Even though Beethoven had secured the venue, he had difficulty finding musicians and performers.
The Theater an der Wien had its own in-house orchestra, which was one of the better ones, but most of them had been previously scheduled that evening to perform at a benefit for the widows and orphans of musicians.
So Beethoven had to get amateur musicians and musicians from other venues to fill in. A group that had never played together before.
Beethoven was actually banned from rehearsals by the musicians because he kept interfering. It eventually reached a point where he was asked to leave, or they wouldn’t perform.
The evening of December 22 finally arrived, and the performance was scheduled to begin at 6:30 pm….but there was a problem. The heating system for the theater wasn’t functioning, so everyone had to sit in the theater for four hours without any heat.
So far, nothing I’ve mentioned would lead you to believe that this would be considered the greatest concert of all time by music historians. So, why has it gained this reputation?
The program set by Beethoven was in two parts with an intermission in between.
The first half of the performance began with the world premiere of his Symphony number six in F major, dubbed the Pastoral.
The audience, for the first time ever, would have heard something like this:
<insert audio clip of the start of 6th symphony>
The debut of his Pastoral symphony would probably have been enough to make the evening noteworthy.
However, this was just the opening.
Next on the list was an aria he had written over ten years earlier called Ah! Perfido. The soloist for the evening was 17-year-old soprano Josephine Schultz-Killitschky. The original soloist quit because Beethoven insulted her…which he was known to do.
After that came the “Gloria” from his Mass in C major. At the time, in Vienna, it was illegal to perform church music outside of a church, so he didn’t publicize this piece beforehand.
The first half of the performance ended with another world premiere, Beethoven’s Piano Concerto No. 4 in G major, with Beethoven himself at the piano.
The audience was treated to something like this:
<insert audio clip of the start of Piano Concerto No. 4>
That was just the first half of the concert, and that would be a full performance for most orchestras today.

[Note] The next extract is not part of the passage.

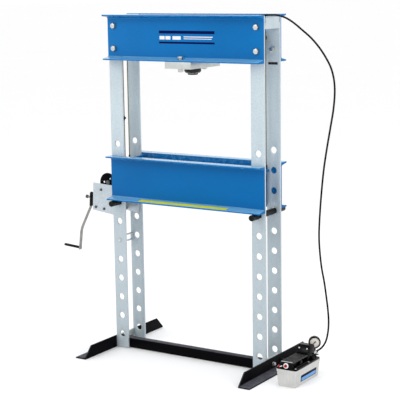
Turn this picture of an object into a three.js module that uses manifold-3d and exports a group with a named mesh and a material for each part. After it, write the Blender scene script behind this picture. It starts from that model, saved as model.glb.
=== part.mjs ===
// Hydraulic shop press: two perforated legs, a fixed head with a ram, a bed that is lifted
// by a hand winch and rests on two pins, and an air-driven foot pump on the floor.
// Millimetres, +X to the right along the width, +Y to the back, +Z up, floor at z = 0.
import * as THREE from 'three';
import { mergeVertices } from 'three/addons/utils/BufferGeometryUtils.js';
import Module from 'manifold-3d';

const wasm = await Module();
wasm.setup();

// ---------------------------------------------------------------- driving dimensions

const GAP = 0.3; // between pieces that touch
const PRESS_CENTRE_X = 50; // ram axis, so that the origin is the middle of the footprint

const LEG_X = 419.1; // centre line of the hole rows
const BAR_WIDTH = 76.2;
const BAR_THICKNESS = 9.5;
const BAR_Y = 76.2; // middle plane of the front and rear bars
const BAR_BOTTOM = 3;
const BAR_TOP = 1752;
const HOLE_PITCH = 101.6;
const FIRST_HOLE_Z = 76.2;
const HOLE_COUNT = 11;
const HOLE_RADIUS = 17;
const STOP_BOLT_HOLE = 5; // the front left leg has a small bolt hole here instead
const STOP_BOLT_RADIUS = 5.3;

const CHANNEL = {
  height: 228.6, flange: 55, web: 6, tip: 7.5, slope: 1 / 6, rootFillet: 9, tipFillet: 4,
};
const BEAM_LENGTH = 914.4;
const HEAD_BOTTOM = 1527;
const HEAD_WEB_Y = BAR_Y + BAR_THICKNESS / 2 + GAP;
const BED_BOTTOM = 802.5;
const BED_WEB_Y = 82;

const HEAD_BOLT = { shank: 8, across: 24, head: 10, nut: 13, washer: 15, washerThick: 2.5 };
const HEAD_BOLT_DZ = 57.15;
const PLATE_BOLT = { shank: 8, across: 24, head: 10, nut: 13, washer: 14, washerThick: 2.5 };
const PLATE_BOLT_Y = 110;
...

As the intermission finished, the crowd sat down for the second half of the performance in the still-cold theater.
The second half of the performance opened with yet another world premiere. This time the audience, for the first time ever, heard the four most famous notes in music history.

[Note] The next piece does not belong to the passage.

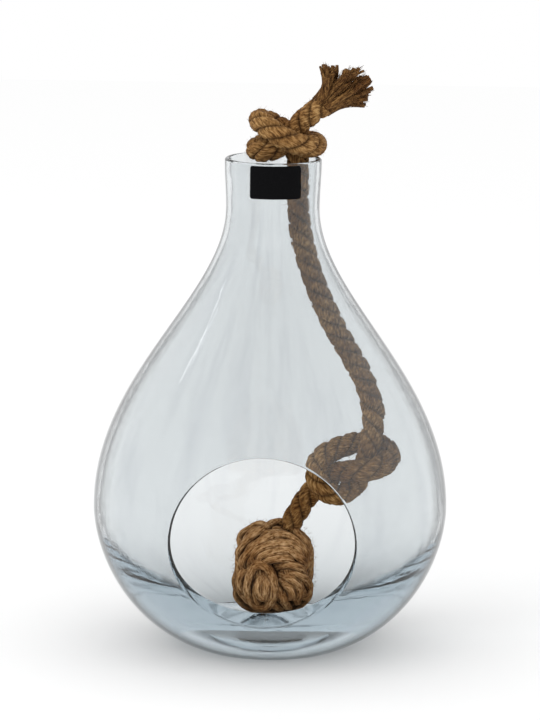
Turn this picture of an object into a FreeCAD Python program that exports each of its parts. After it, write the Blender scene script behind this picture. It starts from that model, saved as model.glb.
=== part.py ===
import FreeCAD, Part
import math
import os

# Blown glass tealight holder with a knotted jute rope, in millimetres.
# +Z is up. The vessel stands on Z = 0 with its axis on Z, and the large side
# opening, through which the candle goes in, faces -Y.

# Glass vessel, outside
height = 300.0
belly_radius = 108.0
belly_height = 86.0
neck_radius = 28.2
neck_length = 30.0
mouth_radius = 29.3
foot_radius = 47.0

# How far the curves of the outline run on straight before they bend
foot_pull_out = 45.0
foot_pull_up = 17.0
belly_pull_down = 24.0
belly_pull_up = 80.0
neck_pull_down = 54.0
lip_pull = 10.0

# Where the neck is narrowest, and where the half round of its lip starts
neck_height = height - neck_length

# Glass vessel, thickness of the glass
floor_thickness = 17.0
belly_wall = 3.2
neck_wall = 3.0
floor_pull_out = 64.0
floor_pull_up = 40.0

# Side opening, an oval seen from the front, with a fire-polished edge
opening_half_width = 56.0
opening_half_height = 52.2
opening_height = 80.2
opening_edge_round = 1.1

# Label stuck to the front of the neck
label_width = 30.5
label_tall = 20.0
label_thickness = 0.3
label_corner = 1.5
label_glue = 0.1
label_turn_deg = 6.0

# Rope, one length from its frayed end over the mouth to the ball on the floor.
# Each bend takes up this share of the shorter of the runs that meet in it.
rope_diameter = 12.0
bend_share = 0.45
frayed_length = 29.0
frayed_radius = 17.0

# Ball knot, a little right of the vessel's axis, with a gap where it rests
end_knot_radius = 26.0
end_knot_tall = 59.0
end_knot_squareness = 0.72
end_knot_steps = 8
end_knot_right = 3.0
rest_gap = 0.3

# Centre line of the rope, point by point: right, back, and a level.
# From the frayed end through the stopper knot that lies on the mouth and down
# the neck. Levels are measured up from the lip.
tail = [
    (31, -3, 33.5), (25, -1, 29), (18.5, 2, 23.5), (12.5, 2, 16.5),
]
stopper_knot = [
    (7.5, 0, 10.5), (2.5, -2, 6.5), (-3, -2.5, 4.3), (-8.3, 0.5, 3.8),
    (-11, 7, 4.3), (-8.8, 14, 5), (-3.5, 20, 6), (2.5, 24.5, 7),
    (9.5, 26, 7.5), (16.5, 23.5, 7.5), (22, 18.5, 7.5), (25, 11.5, 7.5),
    (25.5, 4, 7.5), (23.5, -3.5, 7.5), (18.5, -9.5, 8.5), (12, -13, 11),
    (5, -13.5, 14.5), (-1.5, -11, 18.5), (-7, -5, 21.5), (-9, 2.5, 22.5),
    (-7, 9.5, 21.5), (-1.5, 14, 19), (5, 15, 15.5), (10, 13, 10.5),
    (13, 9.5, 4), (14.8, 7.8, -4),
]
neck_rope = [
    (15.5, 5.5, -14.5), (15, 4, -25.5), (16, 3, -39), (18.5, 1, -52), (22, -1, -65),
]
# Slanting down the inside. Levels are shares of the way up from the middle knot
# to the neck, so this stretch alone grows or shrinks with the vessel's height.
slanting_rope = [
    (26.5, -2.5, 0.86), (32.5, -3.5, 0.71), (39, -4.5, 0.56), (47, -4.5, 0.42),
    (54.5, -4.5, 0.27), (60, -5, 0.13),
]
# Through the loose middle knot to the ball. Levels are measured from the base.
middle_knot = [
    (62.5, -6, 145), (62.5, -7.5, 134.5), (60.5, -9, 124.5), (59, -5.5, 115.5),
    (56.5, -3.5, 107), (52, -5, 100), (46.5, -9, 96), (39.5, -13.5, 95.5),
    (32.5, -16, 99.5), (28.5, -15, 106), (28.5, -11, 113.5), (32.5, -6.5, 118.5),
    (39.5, -3, 121.5), (47, 0, 124), (54.5, 4, 125), (62.5, 5, 124.5),
    (69.5, 1.5, 122.5), (72.5, -5, 118.5), (71, -11.5, 115), (65, -16.5, 113),
    (57, -18, 112), (49, -14, 110.5), (42, -8.5, 108.5), (36, -4, 104.5),
    (29.5, -2.5, 99),
]
lower_rope = [
    (23.5, -4, 93.5), (17, -4.5, 82.5), (11.5, -4, 72.5),
]


def placed_route():
    """The points of the rope's centre line, each list put at its level."""
    above = [
        FreeCAD.Vector(right, back, height + level)
        for right, back, level in tail + stopper_knot + neck_rope
    ]
    below = [FreeCAD.Vector(*place) for place in middle_knot + lower_rope]
    rise = above[-1].z - below[0].z
    between = [
        FreeCAD.Vector(right, back, below[0].z + rise * share)
        for right, back, share in slanting_rope
    ]
    return above + between + below


rope_route = placed_route()


def profile_point(radius, level):
    return FreeCAD.Vector(radius, 0.0, level)


def curve(start, pull_start, pull_end, end):
    """Smooth curve that sets out towards pull_start and arrives from pull_end."""
    bend = Part.BezierCurve()
    bend.setPoles([start, pull_start, pull_end, end])
    return bend.toShape()


def line(start, end):
    return Part.LineSegment(start, end).toShape()


def arc(start, middle, end):
    return Part.Arc(start, middle, end).toShape()


def revolve_outline(edges):
    """Turn a closed outline once round the Z axis."""
    wire = Part.Wire(Part.__sortEdges__(edges))
    turned = Part.Face(wire).revolve(FreeCAD.Vector(), FreeCAD.Vector(0, 0, 1), 360)
    return turned.Solids[0] if turned.Solids else Part.Solid(turned)


def revolve_polygon(corners):
    """Turn a closed outline with straight sides once round the Z axis."""
    outline = Part.Face(Part.makePolygon(corners + corners[:1]))
    return outline.revolve(FreeCAD.Vector(), FreeCAD.Vector(0, 0, 1), 360)


def neck_outline(radius_change):
    """Outline of the slightly flared neck, moved out by radius_change."""
    lip_start = height - neck_wall / 2
    return curve(
        profile_point(neck_radius + radius_change, neck_height),
        profile_point(neck_radius + radius_change, neck_height + lip_pull),
        profile_point(mouth_radius + radius_change, lip_start - lip_pull),
        profile_point(mouth_radius + radius_change, lip_start),
    )


def shoulder_outline(belly, neck):
    """Long sloping side between the belly and the neck."""
    return curve(
        profile_point(belly, belly_height),
        profile_point(belly, belly_height + belly_pull_up),
        profile_point(neck, neck_height - neck_pull_down),
        profile_point(neck, neck_height),
    )


def bowl_outline():
    """Outside of the heavy lower bowl, from the foot to the belly."""
    return curve(
        profile_point(foot_radius, 0.0),
        profile_point(foot_radius + foot_pull_out, foot_pull_up),
        profile_point(belly_radius, belly_height - belly_pull_down),
        profile_point(belly_radius, belly_height),
    )


def floor_outline(inner_belly):
    """Inside of the bowl, from the middle of the thick floor to the belly."""
    return curve(
        profile_point(0.0, floor_thickness),
        profile_point(floor_pull_out, floor_thickness),
        profile_point(inner_belly, belly_height - floor_pull_up),
        profile_point(inner_belly, belly_height),
    )


def lip_outline():
    """Fire-polished lip, a half round over the thickness of the neck."""
    lip_start = height - neck_wall / 2
    return arc(
        profile_point(mouth_radius, lip_start),
        profile_point(mouth_radius - neck_wall / 2, height),
        profile_point(mouth_radius - neck_wall, lip_start),
    )


def opening_oval(scale):
    """Oval of the opening, at a share of the way from the axis to the wall beside it."""
    wall_beside = math.sqrt(belly_radius ** 2 - opening_half_width ** 2)
    oval = Part.Ellipse(FreeCAD.Vector(), opening_half_width * scale, opening_half_height * scale)
    wire = Part.Wire(oval.toShape())
    upright = FreeCAD.Rotation(FreeCAD.Vector(1, 0, 0), 90)
    centre = FreeCAD.Vector(0, -wall_beside * scale, opening_height)
    wire.Placement = FreeCAD.Placement(centre, upright)
    return wire


def opening_edges(vessel):
    """The edges that run round the opening, on the outside and on the inside."""
    found = []
    for edge in vessel.Edges:
        in_front = edge.BoundBox.YMax < -opening_half_width
        across_wall = edge.Length < 2 * floor_thickness
        if in_front and not across_wall:
            found.append(edge)
    return found


def glass_vessel():
    """One blown piece: thick base, teardrop body, neck, and the opening cut in its front."""
    inner_belly = belly_radius - belly_wall
    outside = [bowl_outline(), shoulder_outline(belly_radius, neck_radius), neck_outline(0.0)]
    inside = [
        neck_outline(-neck_wall),
        shoulder_outline(inner_belly, neck_radius - neck_wall),
        floor_outline(inner_belly),
    ]
    floor_middle = profile_point(0.0, floor_thickness)
    foot_middle = profile_point(0.0, 0.0)
    base = [line(floor_middle, foot_middle), line(foot_middle, profile_point(foot_radius, 0.0))]
    blown = revolve_outline(outside + [lip_outline()] + inside + base)
    near_share = 0.5
    far_share = 1.5
    cutter = Part.makeLoft([opening_oval(near_share), opening_oval(far_share)], True, True)
    cut = blown.cut(cutter).Solids[0]
    return cut.makeFillet(opening_edge_round, opening_edges(cut)).Solids[0]


def label():
    """Thin label that follows the neck, just below the lip, with rounded corners."""
    glued = neck_outline(label_glue)
    face = neck_outline(label_glue + label_thickness)
    lower = line(glued.Vertexes[0].Point, face.Vertexes[0].Point)
    upper = line(glued.Vertexes[-1].Point, face.Vertexes[-1].Point)
    band = revolve_outline([glued, lower, face, upper])
    top = height - neck_wall / 2
    corner = FreeCAD.Vector(-label_width / 2, -2 * mouth_radius, top - label_tall)
    block = Part.makeBox(label_width, 2 * mouth_radius, label_tall, corner)
    front_to_back = [edge for edge in block.Edges if abs(edge.Length - 2 * mouth_radius) < 1e-6]
    block = block.makeFillet(label_corner, front_to_back)
    patch = band.common(block).Solids[0]
    patch.rotate(FreeCAD.Vector(), FreeCAD.Vector(0, 0, 1), label_turn_deg)
    return patch


def bend_at(before, corner, after):
    """Start, middle, end and radius of the arc that rounds one point of the route."""
    back = before - corner
    ahead = after - corner
    reach = bend_share * min(back.Length, ahead.Length)
    back.normalize()
    ahead.normalize()
    turn = math.pi - back.getAngle(ahead)
    radius = reach / math.tan(turn / 2)
    inward = back + ahead
    inward.normalize()
    centre = corner + inward * (radius / math.cos(turn / 2))
    return corner + back * reach, centre - inward * radius, corner + ahead * reach, radius


def rope_path():
    """Straight runs joined by tangent arcs, and the radii of the arcs."""
    edges = []
    radii = []
    last = rope_route[0]
    for before, corner, after in zip(rope_route, rope_route[1:], rope_route[2:]):
        start, middle, end, radius = bend_at(before, corner, after)
        edges.append(line(last, start))
        edges.append(arc(start, middle, end))
        radii.append(radius)
        last = end
    edges.append(line(last, rope_route[-1]))
    return Part.Wire(edges), radii


def rope():
    """Plain tube along the whole route, with both overhand knots tied in it."""
    path, radii = rope_path()
    print("rope radii", " ".join(str(round(radius, 1)) for radius in radii))
    ring = Part.Circle(rope_route[0], rope_route[1] - rope_route[0], rope_diameter / 2)
    tube = path.makePipeShell([Part.Wire(ring.toShape())], True, False)
    expected = math.pi * (rope_diameter / 2) ** 2 * path.Length
    print("rope length", round(path.Length, 1), "volume ratio", round(tube.Volume / expected, 4))
    return tube


def end_knot():
    """Outer shape of the ball knot that lies on the floor, flat where the rope runs into it."""
    outline = []
    for step in range(end_knot_steps + 1):
        turn = math.pi * step / end_knot_steps
        outwards = max(0.0, math.sin(turn)) ** end_knot_squareness
        upwards = -math.copysign(abs(math.cos(turn)) ** end_knot_squareness, math.cos(turn))
        outline.append(profile_point(end_knot_radius * outwards, end_knot_tall / 2 * (1 + upwards)))
    ball = revolve_polygon(outline)
    ball.translate(FreeCAD.Vector(end_knot_right, 0, floor_thickness + rest_gap))
    rope_side = rope_route[-2] - rope_route[-1]
    beyond = Part.makeCylinder(end_knot_radius, end_knot_tall, rope_route[-1], rope_side)
    return ball.cut(beyond).Solids[0]


def frayed_end():
    """Outer shape of the unlaid, splayed end, which starts where the rope stops."""
    tuft = revolve_polygon([
        profile_point(0.0, 0.0),
        profile_point(rope_diameter / 2, 0.0),
        profile_point(frayed_radius * 3 / 4, frayed_length / 2),
        profile_point(frayed_radius, frayed_length * 3 / 4),
        profile_point(frayed_radius * 2 / 3, frayed_length),
        profile_point(0.0, frayed_length),
    ])
    outward = rope_route[0] - rope_route[1]
    upright = FreeCAD.Rotation(FreeCAD.Vector(0, 0, 1), outward)
    tuft.Placement = FreeCAD.Placement(rope_route[0], upright)
    return tuft


def main():
    os.makedirs("parts", exist_ok=True)
    pieces = {
        "glass_vessel": glass_vessel(),
        "label": label(),
        "rope": rope(),
        "end_knot": end_knot(),
        "frayed_end": frayed_end(),
    }
    for name, shape in pieces.items():
        shape.exportStep(f"parts/{name}.step")
        print(name, shape.ShapeType, shape.isValid(), round(shape.Volume))


main()
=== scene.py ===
"""Looks of a blown glass tealight holder with a knotted jute rope.

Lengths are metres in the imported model's frame: +Z is up, the vessel stands on
Z = 0 with its axis on Z, and its side opening faces -Y.
"""

import logging
import math
from dataclasses import dataclass
from enum import Enum
from random import Random
from typing import Callable, NamedTuple

import bpy
from bpy.types import Material, Node, NodeSocket, NodeTree, Object
from mathutils import Matrix, Vector


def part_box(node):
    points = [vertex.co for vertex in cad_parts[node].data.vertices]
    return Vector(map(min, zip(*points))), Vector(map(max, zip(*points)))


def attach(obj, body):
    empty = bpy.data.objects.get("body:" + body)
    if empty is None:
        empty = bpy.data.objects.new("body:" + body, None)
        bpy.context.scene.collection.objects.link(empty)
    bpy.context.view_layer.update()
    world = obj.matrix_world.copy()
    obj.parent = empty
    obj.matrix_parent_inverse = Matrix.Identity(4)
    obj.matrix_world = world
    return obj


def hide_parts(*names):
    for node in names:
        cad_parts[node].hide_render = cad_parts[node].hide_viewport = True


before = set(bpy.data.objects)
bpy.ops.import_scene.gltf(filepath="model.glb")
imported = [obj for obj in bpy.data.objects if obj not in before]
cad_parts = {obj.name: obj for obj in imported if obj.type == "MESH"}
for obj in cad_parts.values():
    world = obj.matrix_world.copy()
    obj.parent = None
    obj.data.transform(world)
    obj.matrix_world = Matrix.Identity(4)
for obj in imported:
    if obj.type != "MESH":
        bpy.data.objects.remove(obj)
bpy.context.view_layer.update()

MM = 0.001
BODY = "root"
SEEN_FROM_DEG = 11.0
AXES = (Vector((1, 0, 0)), Vector((0, 1, 0)), Vector((0, 0, 1)))
Points = list[Vector]
Pair = tuple[float, float]
Place = tuple[float, float, float]
Route = tuple[Place, ...]
Wrap = tuple[Pair, ...]
log = logging.getLogger("tealight_holder")


class Lay(Enum):
    """Which way the strands of a rope turn, as a sign about its direction."""

    S = -1
    Z = 1


def linear(hex_colour: str) -> tuple[float, float, float, float]:
    """Turn an sRGB hex colour into the linear colour that a shader takes.

    Args:
        hex_colour: Six hex digits.

    Returns:
        Red, green, blue and an alpha of 1.
    """
    channels = []
    for start in (0, 2, 4):
        value = int(hex_colour[start:start + 2], 16) / 255
        channels.append(value / 12.92 if value <= 0.04045 else ((value + 0.055) / 1.055) ** 2.4)
    return (channels[0], channels[1], channels[2], 1.0)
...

<insert audio clip of the start of Symphony No. 5>
That is, of course, Beethoven’s Fifth Symphony.
The audience had now been hit with the world premiers of not one but two of the greatest symphonies of all time in the span of a single evening.

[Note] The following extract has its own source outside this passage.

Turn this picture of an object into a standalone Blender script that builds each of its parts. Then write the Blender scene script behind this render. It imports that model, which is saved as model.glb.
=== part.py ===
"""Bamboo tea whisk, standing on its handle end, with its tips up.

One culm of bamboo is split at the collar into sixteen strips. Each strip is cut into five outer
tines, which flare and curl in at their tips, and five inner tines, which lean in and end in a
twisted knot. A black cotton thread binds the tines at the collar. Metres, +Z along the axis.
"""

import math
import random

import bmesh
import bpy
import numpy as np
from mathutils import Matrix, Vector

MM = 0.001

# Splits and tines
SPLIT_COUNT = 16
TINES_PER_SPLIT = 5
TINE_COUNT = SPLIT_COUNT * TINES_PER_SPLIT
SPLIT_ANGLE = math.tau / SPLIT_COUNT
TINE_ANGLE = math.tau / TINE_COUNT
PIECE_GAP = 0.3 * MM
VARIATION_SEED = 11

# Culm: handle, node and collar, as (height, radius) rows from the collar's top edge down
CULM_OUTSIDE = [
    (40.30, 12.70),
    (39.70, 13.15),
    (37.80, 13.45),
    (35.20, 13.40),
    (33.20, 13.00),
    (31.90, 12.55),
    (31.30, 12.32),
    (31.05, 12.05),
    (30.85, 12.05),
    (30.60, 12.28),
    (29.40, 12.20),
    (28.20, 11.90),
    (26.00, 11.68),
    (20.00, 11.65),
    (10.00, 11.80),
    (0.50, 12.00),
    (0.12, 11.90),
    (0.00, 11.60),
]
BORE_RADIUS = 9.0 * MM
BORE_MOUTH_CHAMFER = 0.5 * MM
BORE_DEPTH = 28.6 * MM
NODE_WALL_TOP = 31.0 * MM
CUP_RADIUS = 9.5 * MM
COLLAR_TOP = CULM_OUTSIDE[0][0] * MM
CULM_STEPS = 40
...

The evening wasn’t over yet.
Next on the schedule was another unpublicized piece from his Mass in C major, the “Sanctus.”
That was followed by an extemporaneous fantasia piece performed by Beethoven on piano, which was something, as I mentioned, he was famous for.
The final piece of the evening was one which Beethoven finished writing just days before the performance. It was to be the fourth and final world premiere of the evening.
Beethoven wanted to end the concert with a bang, so he wrote something that brought together all of the musical performers of the evening; himself as a piano soloist, the vocalists, and the choir, as well as the full orchestra.
The result was his Choral Fantasy for solo piano, solo vocal, chorus, and orchestra.
<insert audio clip of Choral Fantasy>
The significance of the Choral Fantasy wasn’t the piece itself. It isn’t one of Beethoven’s better-known compositions. As he himself later admitted, it laid the groundwork for perhaps his greatest composition, his 9th symphony, on which I’ve done a previous episode.
Beethoven had thrown the kitchen sink at his audience. To put this in modern terms, imagine if the Beatles held a concert and, in the first half of the concert, they performed the entire Sgt. Pepper’s album for the very first time, then in the second half, they performed the entire Abbey Road album for the first time.
This was the classical music equivalent of that.
While I hope most of you can at least appreciate why this concert is considered great, at least by historical standards, I also have to confess that in terms of the performance, the concert wasn’t actually that good.
This mainly had to do with the lack of preparation by the orchestra, having to bring in amateurs to perform, and a last-minute substitution of the solo vocalist.
In fact, during the Choral Fantasy, everything fell apart, and they had to start over from scratch. Something that would never happen with a modern professional orchestra.
As for the audience, they were hit with a lot all at once, not to mention that it was four hours in a cold theater.
Johann Friedrich Reichardt, a composer and contemporary of Beethoven, was in attendance. He recalled the evening by saying,
There we sat, in the most bitter cold, from half past six until half past ten, and confirmed for ourselves the maxim that one may easily have too much of a good thing, still more of a powerful one.
A German music periodical of the time, Allgemeine Musikalische Zeitung, wrote of the concert:
To judge all these pieces after one and only hearing, especially considering the language of Beethoven’s works, in that so many were performed one after the other, and that most of them are so grand and long, is downright impossible.
It wasn’t until years later, as Beethoven’s works became more widely performed and eventually recorded, that the scope of what happened on December 22, 1808, was recognized for what it was.
Over the last several decades, several orchestras have recreated the December 22 concert, performing all of the same works, in the same order, in a single evening. They will often serve dinner during the intermission just to give the performers and the audience an extended break.
The concert was also noteworthy for another reason. It was the last time that Beethoven ever performed in public. He was 38 years old, and his hearing loss had become so severe that he was no longer able to perform to his standards.
He did keep composing, however, until his death in 1827.
A concert like the one Beethoven held is unlikely ever to happen again. This isn’t just a function of Beethoven’s singular genius but mostly a function of how the music industry works today.
You could make far more money by releasing music in pieces and as a recording than by doing everything at once in a live concert.
Nonetheless, at that point in history, the forces of music and business came together to create a singular concert that has gone down in history.